-- Start --

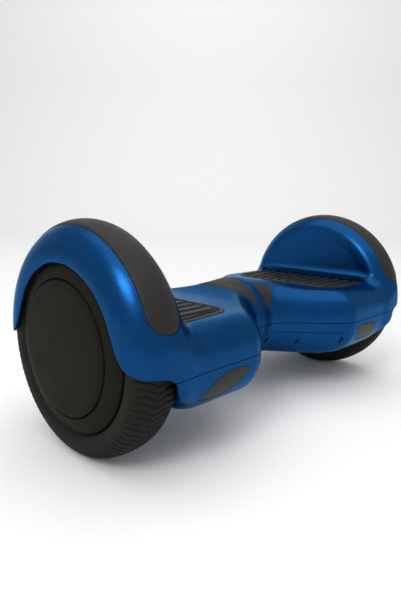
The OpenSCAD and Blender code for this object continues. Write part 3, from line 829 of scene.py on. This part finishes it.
def stage():
    """Pale floor that curves up into a backdrop far behind the board, drawn in metres."""
    bend = np.linspace(0, math.pi / 2, 33)
    curve = [(CURVE_AT + CURVE_R * math.sin(a), CURVE_R - CURVE_R * math.cos(a)) for a in bend]
    profile = np.array([(-FLOOR_REACH, 0.0), *curve, (CURVE_AT + CURVE_R, BACKDROP_TOP)]) / MM
    ahead = np.array([math.sin(YAW), math.cos(YAW)])
    across = np.array([ahead[1], -ahead[0]])
    reach = FLOOR_REACH / MM
    points = [[*(ahead * along + across * side), up] for along, up in profile for side in (-reach, reach)]
    floor = mesh("floor", points, grid_faces(len(profile), 2), 1, 180)
    paper = material("floor_paper", (0.80, 0.80, 0.80), (0.82, 0.82, 0.82), (0.85, 0.90), (0.02, 0.02), 300)
    floor.data.materials.append(paper)


def lamp(name, at, size, power, aim=(0, 0, 0.12), colour=(1, 1, 1)):
    """Rectangular light at a place in metres, turned towards aim."""
    light = bpy.data.lights.new(name, "AREA")
    light.shape = "RECTANGLE"
    light.size, light.size_y = size
    light.energy = power
    light.color = colour
    thing = bpy.data.objects.new(name, light)
    thing.location = at
    thing.rotation_euler = (Vector(aim) - Vector(at)).to_track_quat("-Z", "Y").to_euler()
    bpy.context.scene.collection.objects.link(thing)


def lights():
    """Soft light from above, a smaller one from the left, one on the backdrop, and a white surround."""
    lamp("overhead", (-0.1, -0.2, 3.0), (4.2, 4.2), 60)
    lamp("key_left", (-2.0, -0.7, 1.9), (0.9, 0.9), 24)
    lamp("backdrop", (1.9, 1.9, 3.6), (3.0, 3.0), 28, aim=(3.6, 3.6, 2.4))
    world = bpy.data.worlds.new("studio")
    world.use_nodes = True
    world.node_tree.nodes["Background"].inputs["Color"].default_value = (1.0, 1.0, 1.0, 1)
    world.node_tree.nodes["Background"].inputs["Strength"].default_value = 0.75
    bpy.context.scene.world = world
    bpy.context.scene.view_settings.view_transform = "Standard"


def camera():
    """Camera a little above the board, off its near front corner."""
    data = bpy.data.cameras.new("camera")
    data.sensor_width = 36
    data.lens = FOCAL
    data.clip_start = 0.02
    thing = bpy.data.objects.new("camera", data)
    forward = Vector((math.sin(YAW) * math.cos(DOWN), math.cos(YAW) * math.cos(DOWN), -math.sin(DOWN)))
    turn = forward.to_track_quat("-Z", "Y").to_matrix() @ Matrix.Rotation(ROLL, 3, "Z")
    thing.matrix_world = Matrix.Translation(CAMERA_AT) @ turn.to_4x4()
    bpy.context.scene.collection.objects.link(thing)
    bpy.context.scene.camera = thing


camera()
stage()
lights()
dress_nodes()
shells()
bumpers()
lamps()
trims()
pads()
tyres()
hubs()
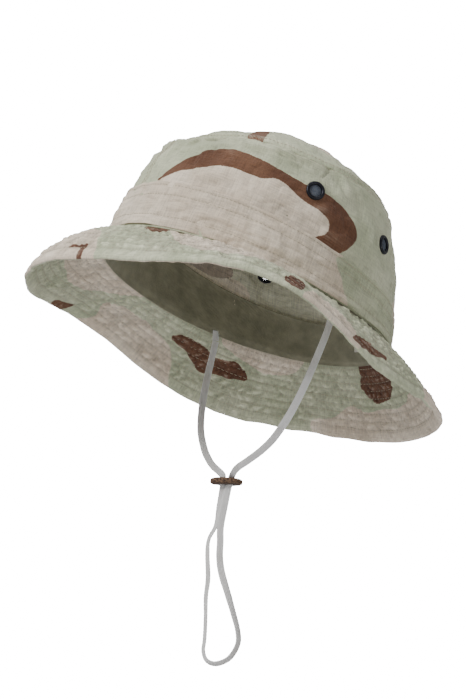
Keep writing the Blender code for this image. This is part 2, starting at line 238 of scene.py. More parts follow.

-- End --

■ AIM
Extract the entries above verbatim.

■ OUTPUT OF THE TASK
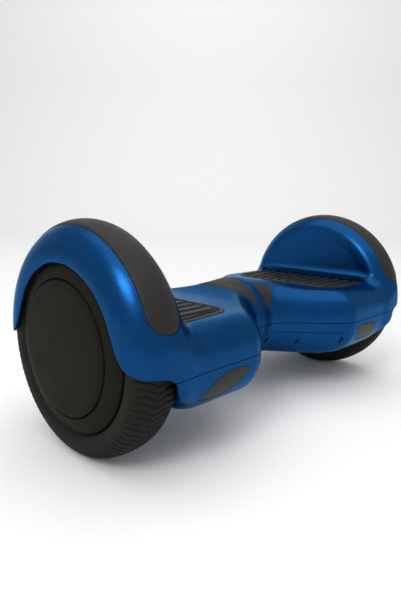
The OpenSCAD and Blender code for this object continues. Write part 3, from line 829 of scene.py on. This part finishes it.
def stage():
    """Pale floor that curves up into a backdrop far behind the board, drawn in metres."""
    bend = np.linspace(0, math.pi / 2, 33)
    curve = [(CURVE_AT + CURVE_R * math.sin(a), CURVE_R - CURVE_R * math.cos(a)) for a in bend]
    profile = np.array([(-FLOOR_REACH, 0.0), *curve, (CURVE_AT + CURVE_R, BACKDROP_TOP)]) / MM
    ahead = np.array([math.sin(YAW), math.cos(YAW)])
    across = np.array([ahead[1], -ahead[0]])
    reach = FLOOR_REACH / MM
    points = [[*(ahead * along + across * side), up] for along, up in profile for side in (-reach, reach)]
    floor = mesh("floor", points, grid_faces(len(profile), 2), 1, 180)
    paper = material("floor_paper", (0.80, 0.80, 0.80), (0.82, 0.82, 0.82), (0.85, 0.90), (0.02, 0.02), 300)
    floor.data.materials.append(paper)


def lamp(name, at, size, power, aim=(0, 0, 0.12), colour=(1, 1, 1)):
    """Rectangular light at a place in metres, turned towards aim."""
    light = bpy.data.lights.new(name, "AREA")
    light.shape = "RECTANGLE"
    light.size, light.size_y = size
    light.energy = power
    light.color = colour
    thing = bpy.data.objects.new(name, light)
    thing.location = at
    thing.rotation_euler = (Vector(aim) - Vector(at)).to_track_quat("-Z", "Y").to_euler()
    bpy.context.scene.collection.objects.link(thing)


def lights():
    """Soft light from above, a smaller one from the left, one on the backdrop, and a white surround."""
    lamp("overhead", (-0.1, -0.2, 3.0), (4.2, 4.2), 60)
    lamp("key_left", (-2.0, -0.7, 1.9), (0.9, 0.9), 24)
    lamp("backdrop", (1.9, 1.9, 3.6), (3.0, 3.0), 28, aim=(3.6, 3.6, 2.4))
    world = bpy.data.worlds.new("studio")
    world.use_nodes = True
    world.node_tree.nodes["Background"].inputs["Color"].default_value = (1.0, 1.0, 1.0, 1)
    world.node_tree.nodes["Background"].inputs["Strength"].default_value = 0.75
    bpy.context.scene.world = world
    bpy.context.scene.view_settings.view_transform = "Standard"


def camera():
    """Camera a little above the board, off its near front corner."""
    data = bpy.data.cameras.new("camera")
    data.sensor_width = 36
    data.lens = FOCAL
    data.clip_start = 0.02
    thing = bpy.data.objects.new("camera", data)
    forward = Vector((math.sin(YAW) * math.cos(DOWN), math.cos(YAW) * math.cos(DOWN), -math.sin(DOWN)))
    turn = forward.to_track_quat("-Z", "Y").to_matrix() @ Matrix.Rotation(ROLL, 3, "Z")
    thing.matrix_world = Matrix.Translation(CAMERA_AT) @ turn.to_4x4()
    bpy.context.scene.collection.objects.link(thing)
    bpy.context.scene.camera = thing


camera()
stage()
lights()
dress_nodes()
shells()
bumpers()
lamps()
trims()
pads()
tyres()
hubs()
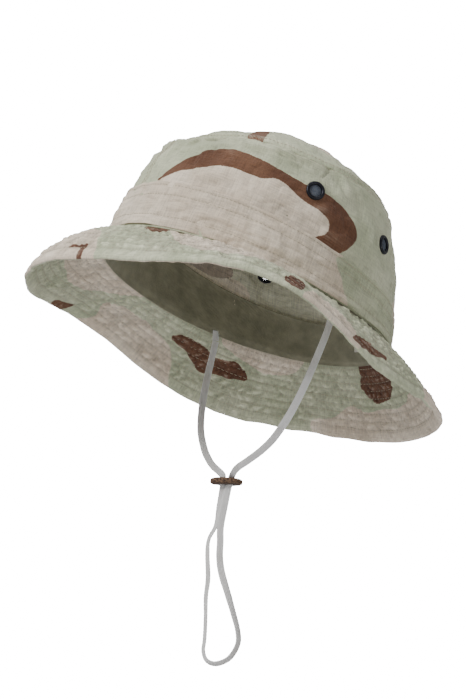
Keep writing the Blender code for this image. This is part 2, starting at line 238 of scene.py. More parts follow.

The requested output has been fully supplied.